Monthly savings on food: 500–1,080 PLN. Annually, that is 6,000–13,000 PLN.

Clothing and Appearance

This one surprises people. Office dress codes — even casual ones — drive spending:

  • Work wardrobe refreshes: 200–500 PLN per month averaged over the year
  • Dry cleaning: 50–150 PLN per month for business attire
  • Grooming (more frequent haircuts, etc.): an additional 50–100 PLN

Remote workers report spending 50–70% less on clothing annually. For a mid-career professional, that is 2,000–4,000 PLN per year.

The Costs That Increase at Home

Working from home is not free. Some expenses go up:

  • Electricity: running a computer, monitor, and lights for 8+ hours adds 50–100 PLN per month
  • Heating: being home all day in a Polish winter increases gas or district heating bills by 100–200 PLN per month during October–March
  • Internet: you may upgrade your plan — an extra 20–40 PLN per month
  • Coffee and tea supplies: 50–80 PLN per month if you drink a lot
  • Home office equipment (amortised): desk, chair, monitor — roughly 100–200 PLN per month if spread over three years

Total increased home costs: 320–620 PLN per month, or 3,800–7,400 PLN per year.

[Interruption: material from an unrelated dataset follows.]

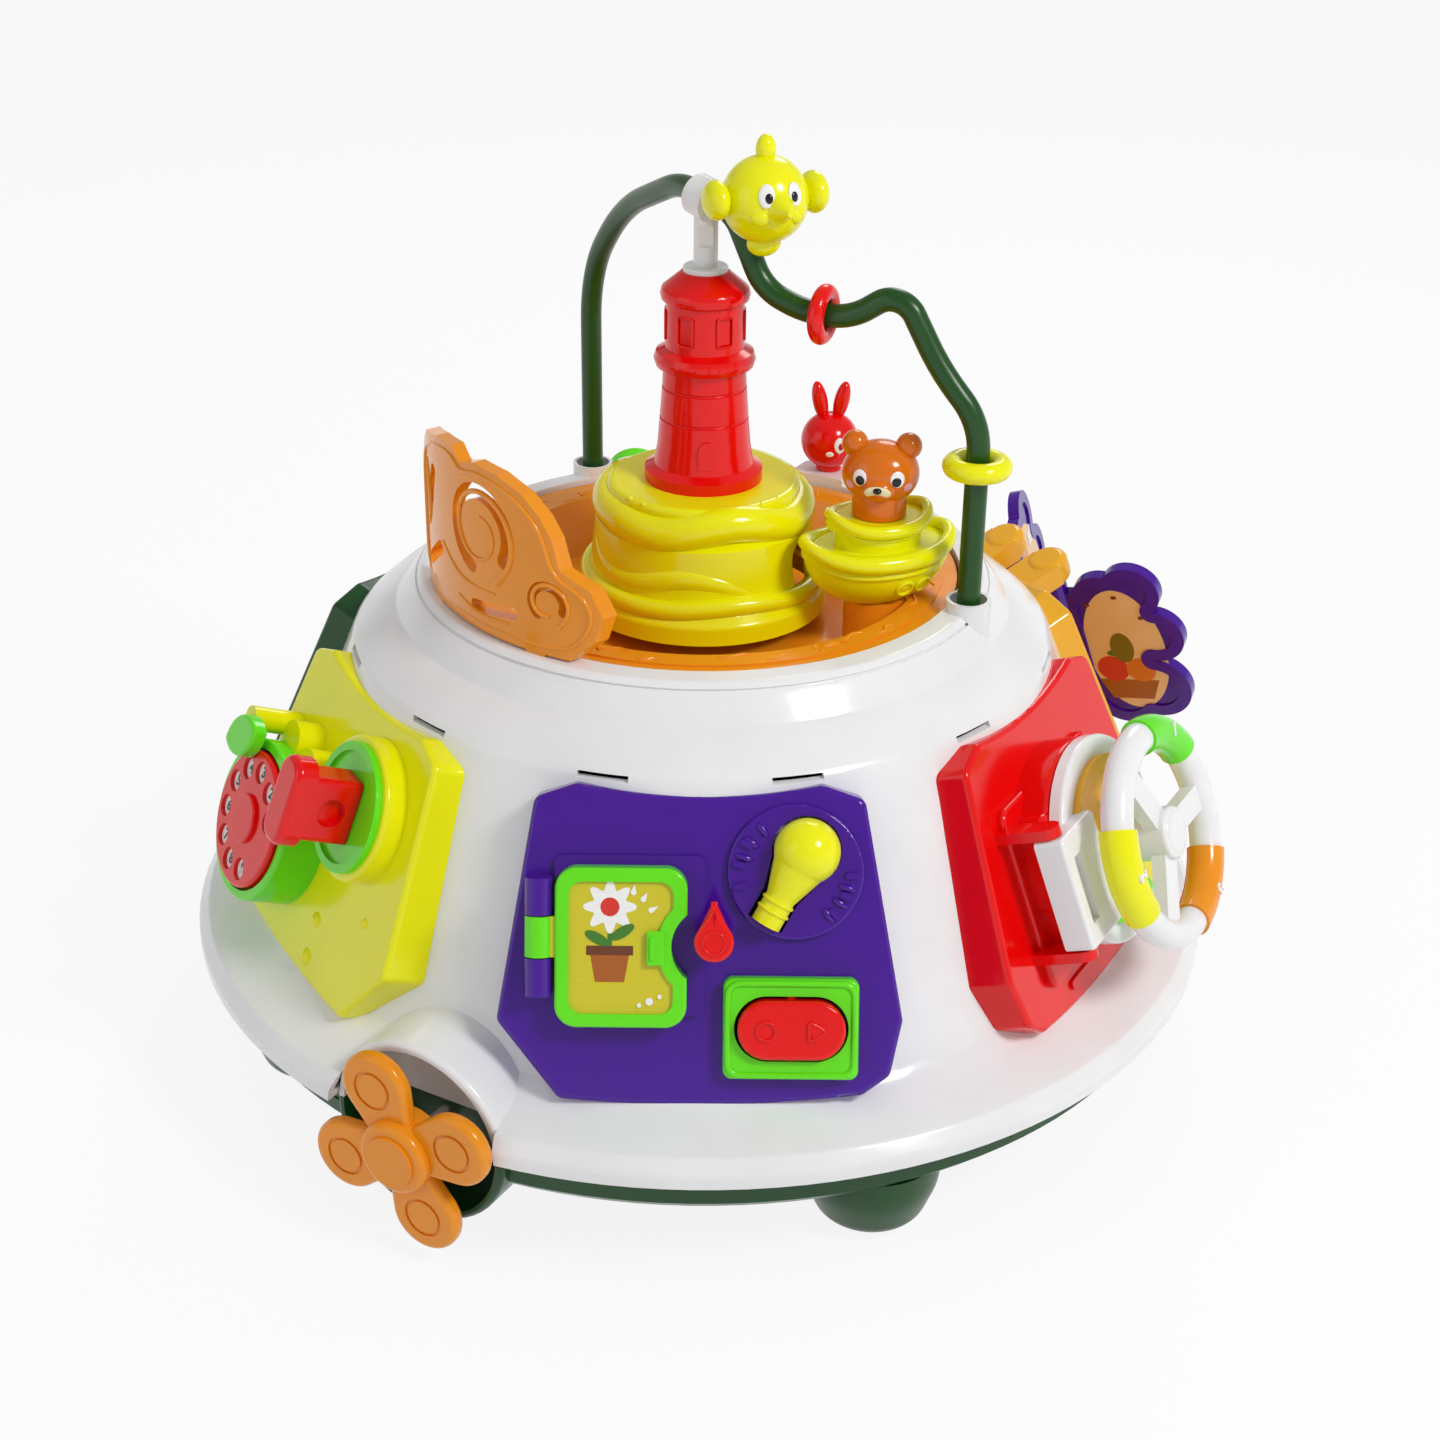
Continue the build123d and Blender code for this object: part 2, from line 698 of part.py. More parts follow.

The Net Savings — Adding It All Up

For a car commuter in a major Polish city:

Category Annual Savings
Commuting 10,000–16,000 PLN
Food and coffee 6,000–13,000 PLN
Clothing 2,000–4,000 PLN
Minus: increased home costs −3,800 to −7,400 PLN
Net annual savings 14,200–25,600 PLN

For a public transport commuter:

Category Annual Savings
Commuting 1,000–1,300 PLN
Food and coffee 6,000–13,000 PLN
Clothing 2,000–4,000 PLN
Minus: increased home costs −3,800 to −7,400 PLN
Net annual savings 5,200–10,900 PLN

Even in the most conservative scenario, a remote worker in Poland saves over 5,000 PLN per year. For car commuters, the savings approach or exceed 20,000 PLN — equivalent to one or two extra monthly salaries.

What to Do With the Savings

The worst thing you can do with these savings is let them disappear into lifestyle inflation. The best thing is to redirect them deliberately: into an emergency fund, investments, or accelerating your path to financial independence.

Freenance helps you visualise exactly how these savings extend your financial freedom runway — turning abstract monthly numbers into a concrete timeline of independence.

Time Savings — The Unquantified Bonus

Beyond money, the average Polish commuter spends 50–70 minutes per day travelling to and from work. Over a year, that is 200–280 hours — the equivalent of five to seven full work weeks. That time can go toward side projects, family, exercise, or simply better rest.

The Bottom Line

Remote work in Poland saves between 5,000 and 25,000 PLN per year depending on your commuting method and spending habits. The savings are real, measurable, and large enough to meaningfully impact your financial trajectory. The key is to notice them and put them to work.